The primary reason for this decline is reduced customer traffic at fast-food chains like McDonald’s, which accounts for 13% of Lamb Weston’s sales. The shift in consumer habits is largely due to inflationary pressures that have pushed restaurant prices higher than grocery store prices, leading many Americans to cut back on dining out. McDonald's itself reported a 0.7% decline in U.S. sales last quarter, further exacerbating Lamb Weston’s woes.

In response to these trends, McDonald's and other fast-food chains have been offering value meals in an attempt to lure customers back. The fast-food giant, for instance, launched a $5 meal that includes a McDouble or McChicken, small fries, nuggets, and a drink. However, these promotional deals have not provided relief for suppliers like Lamb Weston. Consumers have been “trading down” from medium to small fries, further hurting the bottom line for suppliers dependent on higher-volume sales.

Lamb Weston’s CEO, Thomas Werner, addressed these challenges in a recent earnings call, acknowledging that the demand for frozen potato products remains sluggish relative to the company’s supply. He noted that these market conditions are unlikely to improve in the near term, suggesting that the reduced demand may persist through the rest of the fiscal year​.

The company’s decision to cut jobs and scale back production comes amid a broader trend of reduced traffic at fast-food chains across the country.

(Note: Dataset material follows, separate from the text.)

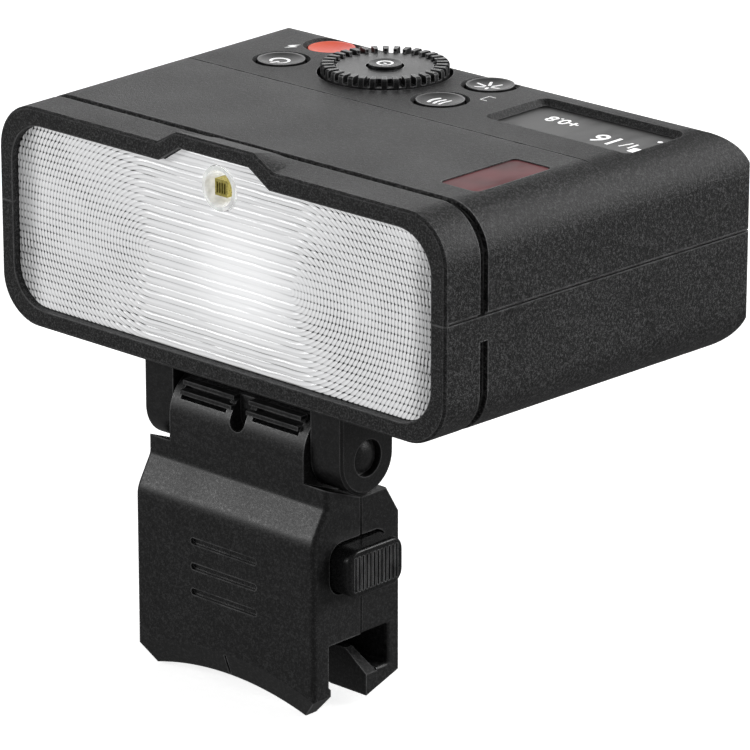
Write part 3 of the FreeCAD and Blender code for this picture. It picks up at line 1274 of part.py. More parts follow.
def make_bracket_rear():
    body = new_body("bracket_rear")
    side = new_sketch(body, "side", "YZ", "-bracket_half")
    outline(side, [
        ("bracket_seam", "0"), ("slot_half", "0"), ("slot_half", "-lip_root", "edge_break"),
        ("jaw_front + lip_thick + 0.5", "-lip_root"), ("jaw_front + lip_thick", "-lip_top"),
        ("jaw_front", "-lip_top"), ("jaw_front", "-jaw_low"), ("rear_face", "-jaw_heel"),
        ("rear_face", "rear_top - rear_slope_low"), ("rear_face - rear_slope_in", "rear_top"),
        ("bracket_seam", "rear_top"),
    ])
    pad(body, "block", side, "2 * bracket_half")

    def rear_side(edge):
        span = edge.BoundBox
        back = number("rear_face") - number("rear_slope_in") + 0.01
        return on_side(edge) and span.YMax > back and span.ZMin > -number("jaw_heel") - 0.01
    soften(body, "Fillet", "rear_rounding", "rear_soft", rear_side)
    soften(body, "Chamfer", "seam_break", "seam_soft", seam_side)
    foot_cut(body)
    hollow = new_sketch(body, "hollow_face", "XZ", "-bracket_seam")
    inner = "bracket_half - side_wall"
    outline(hollow, [(f"-({inner})", "floor_thick"), (inner, "floor_thick"),
                     (inner, "roof_low"), (f"-({inner})", "roof_low")])
    pocket(body, "hollow", hollow, "rear_face - rear_wall - bracket_seam", False)
    press_opening(body)
    pawl_opening(body)
    posts = new_sketch(body, "post_face", "XZ", "-bracket_seam")
    for sign in ("-1", "1"):
        circle(posts, f"{sign} * bolt_across", "bolt_level", "bolt_boss")
    pad(body, "posts", posts, "rear_face - rear_wall / 2 - bracket_seam", False)
    bolt_holes(body, "bolt_radius + seat_gap", "-rear_face - 1", "rear_face + 2", True)
    bolt_holes(body, "bolt_head + seat_gap", "-rear_face", "bolt_sink", True)
    ramps = new_sketch(body, "ramp_face", "XZ", "-jaw_front + 0.5")
    for sign in ("-1", "1"):
        outline(ramps, [(f"{sign} * lip_ramp_start", "-lip_top + 0.01"),
                        (f"{sign} * (bracket_half + 0.5)", "-lip_top + 0.01"),
                        (f"{sign} * (bracket_half + 0.5)", "-lip_top - lip_ramp_fall")])
    pocket(body, "lip_ramps", ramps, "lip_thick + 1.2", False)


def make_bolts():
    screws = []
    for x, z in bolt_spots():
        head = rod("bolt_head", "bolt_head", "bolt_sink - bolt_stay", x, "rear_face - bolt_sink", z, "y")
        shank = rod("bolt_shank", "bolt_radius", "rear_face - bolt_sink - bracket_seam + bolt_grip",
                    x, "bracket_seam - bolt_grip", z, "y")
        slot = block("bolt_slot", "bolt_slot_long", "2 * bolt_slot_deep", "slot_wide",
                     x, "rear_face - bolt_stay", f"{z} - slot_wide / 2")
        screws.append(less("bolt", joined("bolt_solid", [head, shank]), slot))
    keep("bracket_screws", together("bolts", screws))


def make_release_button(label, side):
    """One release button: cap, flange inside the wall and a ramped arm to the pawl."""
    body = new_body(label)
    wall_in = "bracket_half - side_wall"
    sign = str(side)
    start = f"({wall_in} - free_gap)"
    outer = "(bracket_half + press_proud)"
    flange = new_sketch(body, "flange_side", "YZ", f"{sign} * ({start} - press_flange_thick)")
    rectangle(flange, "0", "press_level", "press_wide", "2 * press_flange")
    pad(body, "flange", flange, "press_flange_thick", side > 0)
    cap = new_sketch(body, "cap_side", "YZ", f"{sign} * ({start} - press_flange_thick)")
    rectangle(cap, "0", "press_level", "press_wide", "press_high", "press_corner")
    pad(body, "cap", cap, f"{outer} - {start} + press_flange_thick", side > 0)
    end = number(outer) * side

    def end_rim(edge):
        return flat_at(edge, "X", end)
    soften(body, "Fillet", "end_rounding", "press_soft", end_rim)
    ribs = new_sketch(body, "rib_side", "YZ", f"{sign} * {outer}")
    for index in range(RIBS):
        across = f"({index} - ({RIBS} - 1) / 2) * rib_pitch"
        rectangle(ribs, across, "press_level", "rib_pitch / 2", "2 * rib_half")
    pocket(body, "ribs", ribs, "rib_deep", side < 0)
    arm = new_sketch(body, "arm_face", "XZ", "arm_deep")
    ramp = "pawl_ramp - ramp_gap"
    root = f"{sign} * ({start} - press_flange_thick / 2)"
    outline(arm, [(f"{sign} * arm_tip", "arm_low"), (root, "arm_low"), (root, "arm_high"),
                  (f"{sign} * (arm_high - ({ramp}))", "arm_high"), (f"{sign} * arm_tip", f"arm_tip + {ramp}")])
    pad(body, "arm", arm, "2 * arm_deep", False)


def make_pawl():
    body = new_body("lock_pawl")
    face = new_sketch(body, "face", "XZ", "pawl_deep")
    outline(face, [
        ("-pawl_half", "-pawl_tip + pawl_soft"), ("-pawl_half + pawl_soft", "-pawl_tip"),
        ("pawl_half - pawl_soft", "-pawl_tip"), ("pawl_half", "-pawl_tip + pawl_soft"),
        ("pawl_half", "pawl_half + pawl_ramp"),
        ("pawl_wing", "pawl_wing + pawl_ramp"), ("pawl_wing", "pawl_top"), ("-pawl_wing", "pawl_top"),
        ("-pawl_wing", "pawl_wing + pawl_ramp"), ("-pawl_half", "pawl_half + pawl_ramp"),
    ])
    pad(body, "plate", face, "2 * pawl_deep", False)


def make_spring():
    """The coil spring between the pawl and the roof."""
    high = "roof_low - pawl_top - 2 * wire_radius"
    coil = doc.addObject("Part::Helix", "spring_path")
    bind(coil, Radius="spring_radius", Height=high, Pitch=f"({high}) / spring_turns")
    place(coil, "0", "0", "pawl_top + wire_radius")
    wire = doc.addObject("Part::Circle", "spring_wire")
    wire.Placement = FreeCAD.Placement(FreeCAD.Vector(), FreeCAD.Rotation(FreeCAD.Vector(1, 0, 0), 90))
    bind(wire, Radius="wire_radius")
    place(wire, "spring_radius", "0", "pawl_top + wire_radius")
    sweep = doc.addObject("Part::Sweep", "spring_sweep")
    sweep.Sections = [wire]
    sweep.Spine = (coil, ["Edge1"])
    sweep.Solid = True
    sweep.Frenet = True
    keep("pawl_spring", sweep)


# ---------------------------------------------------------------- build, check and write

make_top_shell()
make_bottom_shell()
make_window()
make_reflector()
make_tube()
make_lamp()
make_buttons()
make_dial()
make_display()
make_boards()
make_power_parts()
make_socket()
make_case_screws()
make_yoke()
make_hinge()
make_bracket_front()
make_bracket_rear()
make_bolts()
make_release_button("release_button_right", 1)
make_release_button("release_button_left", -1)
make_pawl()
make_spring()
doc.recompute()

faults = []
for item in doc.Objects:
    if "Invalid" in item.State or "Error" in item.State:
        faults.append(f"{item.Label} ({item.Name}) failed")
    elif item.TypeId in ("PartDesign::Pocket", "PartDesign::Groove"):
        if item.Shape.Volume > item.BaseFeature.Shape.Volume - 1e-4:
            faults.append(f"{item.Label} ({item.Name}) cuts nothing")
if faults:
    raise RuntimeError("; ".join(faults))
os.makedirs("parts", exist_ok=True)
for label, item in parts.items():
    shape = item.Shape
    if shape.isNull() or not shape.isValid() or not shape.Solids:
        raise RuntimeError(f"{label} has no sound solid")
    shape.exportStep(f"parts/{label}.step")
print(len(parts), "parts written")
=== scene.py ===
"""Compact macro flash head on a rail bracket: materials, fine detail and a soft studio.

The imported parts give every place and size.  Lengths are metres, +Z is up, X goes to the
right and Y backwards, and the origin is the middle of the rail slot's ceiling.
"""

import math

import bmesh
import bpy
from bpy.props import FloatProperty, FloatVectorProperty, IntProperty, PointerProperty
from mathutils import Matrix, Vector
from mathutils.bvhtree import BVHTree


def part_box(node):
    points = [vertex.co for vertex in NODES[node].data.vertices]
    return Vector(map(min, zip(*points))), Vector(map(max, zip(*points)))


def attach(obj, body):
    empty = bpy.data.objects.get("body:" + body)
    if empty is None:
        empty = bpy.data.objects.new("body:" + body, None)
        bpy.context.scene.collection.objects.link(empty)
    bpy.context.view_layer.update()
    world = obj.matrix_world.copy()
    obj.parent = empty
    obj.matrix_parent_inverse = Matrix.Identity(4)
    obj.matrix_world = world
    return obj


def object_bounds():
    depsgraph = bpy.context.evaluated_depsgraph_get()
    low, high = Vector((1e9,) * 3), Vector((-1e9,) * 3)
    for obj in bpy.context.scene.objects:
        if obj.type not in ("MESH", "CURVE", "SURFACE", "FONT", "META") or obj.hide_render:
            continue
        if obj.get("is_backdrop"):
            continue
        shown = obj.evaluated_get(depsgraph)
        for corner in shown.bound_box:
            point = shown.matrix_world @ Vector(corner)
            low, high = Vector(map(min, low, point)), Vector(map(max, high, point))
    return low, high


bl_info = {
    "name": "Macro flash head",
    "version": (1, 0, 0),
    "blender": (4, 5, 0),
    "location": "View3D > Sidebar > Flash head",
    "description": "Dresses the packed flash head and adds its ribs, marks and digits",
    "category": "Object",
}

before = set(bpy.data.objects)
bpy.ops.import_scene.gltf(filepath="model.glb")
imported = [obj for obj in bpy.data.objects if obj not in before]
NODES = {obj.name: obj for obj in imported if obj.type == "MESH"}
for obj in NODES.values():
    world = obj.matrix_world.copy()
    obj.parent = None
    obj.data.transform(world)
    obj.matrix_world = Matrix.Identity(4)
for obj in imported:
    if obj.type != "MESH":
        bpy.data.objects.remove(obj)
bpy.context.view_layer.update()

MM = 0.001
HEAD_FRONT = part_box("top_shell")[0].y
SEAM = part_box("bottom_shell")[1].z
PANE_LOW, PANE_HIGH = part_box("fresnel_window")
LAMP_LOW, LAMP_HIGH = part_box("led_cup")
LAMP_Z = (LAMP_LOW.z + LAMP_HIGH.z) / 2

PANE_CORNER = 5.5 * MM                  # radius of the window opening's corners
PANE_TOP = SEAM + 11.3 * MM             # top of the window beside the notch
NOTCH_HALF = 9.8 * MM                   # half width of the notch at its foot
NOTCH_TAPER = 3.6 * MM                  # how much narrower it is at its top
RING_HEIGHT = SEAM - 1.6 * MM           # height of the rings' middles
DECK_START = HEAD_FRONT + 31.45 * MM    # where the finely grained deck begins
DECK_LEVEL = SEAM + 12.4 * MM           # lowest height that counts as the deck
RIM_DEPTH = 0.2 * MM                    # finely grained band at the front face
MARK_STROKE = 0.42                      # width of the caps' printed strokes, in millimetres


# ---------------------------------------------------------------- settings

def length(name, about, metres):
    return FloatProperty(name=name, description=about, default=metres, unit="LENGTH", precision=5)


def colour(name, about, rgb):
    return FloatVectorProperty(name=name, description=about, default=rgb, size=3, min=0, max=1,
                               subtype="COLOR")


def power(name, about, watts):
    return FloatProperty(name=name, description=about, default=watts, min=0)


def place(name, about, xyz):
    return FloatVectorProperty(name=name, description=about, default=xyz, size=3,
                               subtype="TRANSLATION", unit="LENGTH")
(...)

According to industry analysts, fast-food customer visits dropped by 2% in the last quarter alone, contributing to the overall decline in demand for frozen potato products.

While McDonald’s and Lamb Weston are both exploring ways to manage the downturn, the situation reflects a significant shift in consumer spending habits. With inflationary pressures showing no signs of abating, the affordability of eating out has become a growing concern for many Americans. As a result, McDonald's value menus and other promotions may continue to struggle to bring in the same level of foot traffic they enjoyed in previous years.

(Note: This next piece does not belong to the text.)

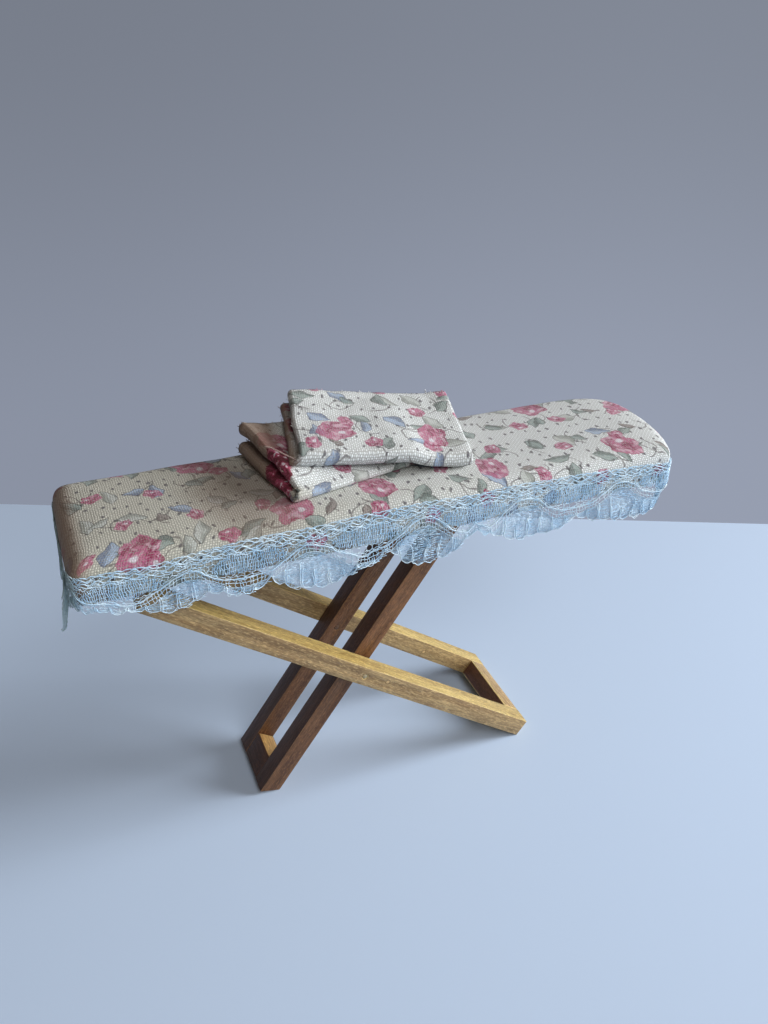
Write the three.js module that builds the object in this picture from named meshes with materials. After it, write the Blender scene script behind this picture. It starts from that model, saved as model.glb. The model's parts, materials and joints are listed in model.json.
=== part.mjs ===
// Dollhouse ironing board, a padded board on two crossed wooden frames
//
// Millimetres, +Z up. The object stands on z = 0 with its origin under the
// middle of its box. +X points to the rounded nose, -Y is the front.
//
// The wide outer frame hangs on two pins in a block under the square tail.
// The narrow inner frame turns on two pins where the frames cross, and its
// top bar carries the nose half of the board, against a small stop. Both
// frames swing up flat, one inside the other, under the board.
//
// The feature that takes the most skill is that fold: its lengths and angles are
// solved below from where the hinge, the two feet and the top bar have to be.

import * as THREE from "three";
import { mergeVertices } from "three/addons/utils/BufferGeometryUtils.js";

// Board
const BOARD_LENGTH = 113.4;
const BOARD_WIDTH = 28.4;
const UNDERSIDE_HEIGHT = 58.4;
const NOSE_FRONT_LENGTH = 4.8;
const NOSE_BACK_LENGTH = 20.4;
const TAIL_CORNER_LENGTH = 3;
const CORE_THICKNESS = 4;
const PADDING_THICKNESS = 2.6;
const COVER_THICKNESS = 0.4;
const COVER_GAP = 0.3;
const HEM_WIDTH = 3.4;
const HEM_CORNER_RADIUS = 0.8;
const SHOULDER_REACH = 3.2;
const SHOULDER_DROP = 2.6;
const CROWN_REACH = 8;
const CROWN_RISE = 0.3;

// Superellipse exponents and step counts of the board's outline
const NOSE_FRONT_EXPONENT = 1.7;
const NOSE_BACK_EXPONENT = 3.5;
const TAIL_EXPONENT = 6;
const NOSE_STEPS = 9;
const TAIL_STEPS = 5;
const SIDE_STEPS = 5;
const FINE_STEPS = 48;
const HEM_STEPS = 2;
const SHOULDER_STEPS = 5;
const PADDING_STEPS = 3;

// Lace edging, one strip glued round the top edge of the cover
const LACE_TOP_DROP = 1.4;
const LACE_HEIGHT = 10.9;
const LACE_THICKNESS = 0.35;
const LACE_GAP = 0.3;
const LACE_SEAM = 0.8;
const LACE_START = 10.5;
const LACE_END_DROP = 2.6;
const LACE_END_LENGTH = 4;
const SCALLOP_PITCH = 20.3;
const SCALLOP_DEPTH = 1.4;
const SCALLOP_START = 4.6;
const RIPPLE_PITCH = 10.15;
const RIPPLE_DEPTH = 0.3;
const LACE_FLARE = 0.35;
const LACE_COLUMNS = 54;
const LACE_ROWS = 4;
const LACE_BAR_SHARE = 0.34;
const CORNER_GATHER = 3;

// Leg strips: square-cut wood, width across the object and depth in its side view
const STRIP_WIDTH = 4;
const STRIP_DEPTH = 3.8;
const FRAME_INSET = 2.1;
const SIDE_CLEARANCE = 0.3;

// Stance and fold
const OUTER_FOOT_X = 26.8;
const INNER_FOOT_X = -25.2;
const INNER_ANGLE = THREE.MathUtils.degToRad(55.4);
const HINGE_INSET = 12.4;
const HINGE_DROP = 4.4;
const HINGE_END = 2.5;
const TOP_BAR_DROP = 1.2;
const INNER_FOOT_BEVEL = 1.4;

// Pins, hinge block and stop
const PIN_DIAMETER = 1;
const PIN_CLEARANCE = 0.1;
const PIN_GRIP = 3;
const PIN_SIDES = 12;
const HINGE_BLOCK_LENGTH = 5;
const HINGE_BLOCK_UNDER = 2.2;
const STOP_LENGTH = 2;
const STOP_OVERLAP = 1;
const STOP_CLEARANCE = 0.3;

// Folded cloths lying on the board
const SHEET_THICKNESS = 0.35;
const CLOTH_GAP = 0.3;
const CLOTH_STATIONS = 5;
const FOLD_STEPS = 4;
const LAYER_STEPS = 4;
const LOWER_CLOTH = {
  layers: 3,
  corner: new THREE.Vector2(-18.7, -9.2),
  yaw: THREE.MathUtils.degToRad(12.5),
  skew: 0,
  length: 22.5,
  width: 19.6,
  tightPitch: 0.45,
  frontPitch: 1.75,
  backPitch: 2.3,
  frontRun: 4.5,
};
const UPPER_CLOTH = {
  layers: 4,
  corner: new THREE.Vector2(-16.9, -4.9),
  yaw: THREE.MathUtils.degToRad(-7.1),
  skew: THREE.MathUtils.degToRad(-4.7),
  length: 30.6,
  width: 20.4,
  frontPitch: 0.75,
  backPitch: 1.4,
};
const PUFF_SHARE = 0.12;

// Places that follow from the sizes above
const halfLength = BOARD_LENGTH / 2;
const halfWidth = BOARD_WIDTH / 2;
const coreBottom = UNDERSIDE_HEIGHT + COVER_THICKNESS + COVER_GAP;
const coreTop = coreBottom + CORE_THICKNESS;
const paddingTop = coreTop + PADDING_THICKNESS;
const boardTop = paddingTop + COVER_GAP + COVER_THICKNESS;
const coreInset = COVER_THICKNESS + COVER_GAP;

const halfDepth = STRIP_DEPTH / 2;
const outerHalf = halfWidth - FRAME_INSET;
const outerInside = outerHalf - STRIP_WIDTH;
const innerHalf = outerInside - SIDE_CLEARANCE;
const innerInside = innerHalf - STRIP_WIDTH;
const pinRadius = PIN_DIAMETER / 2;
const holeRadius = pinRadius + PIN_CLEARANCE;

// The outer frame runs from its hinge to where its lower edge meets the floor
const hingeX = HINGE_INSET - halfLength;
const hingeZ = UNDERSIDE_HEIGHT - HINGE_DROP;
const hingeToFloor = Math.hypot(OUTER_FOOT_X - hingeX, hingeZ);
const outerReach = Math.sqrt(hingeToFloor ** 2 - halfDepth ** 2);
const outerAngle = Math.atan2(hingeZ, OUTER_FOOT_X - hingeX) - Math.atan2(halfDepth, outerReach);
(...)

In addition to layoffs, Lamb Weston has been forced to reassess its production strategies. The closure of the Washington state plant is intended to help the company better align its output with current demand, but it’s unclear how long these measures will suffice as market conditions remain challenging.

As McDonald's and other fast-food chains continue to grapple with a more frugal customer base, Lamb Weston’s future profitability may depend on broader economic trends, including inflation and the general cost of living. Until these factors stabilize, the company will likely face ongoing hurdles in maintaining its dominant position as North America's leading french fry supplier​.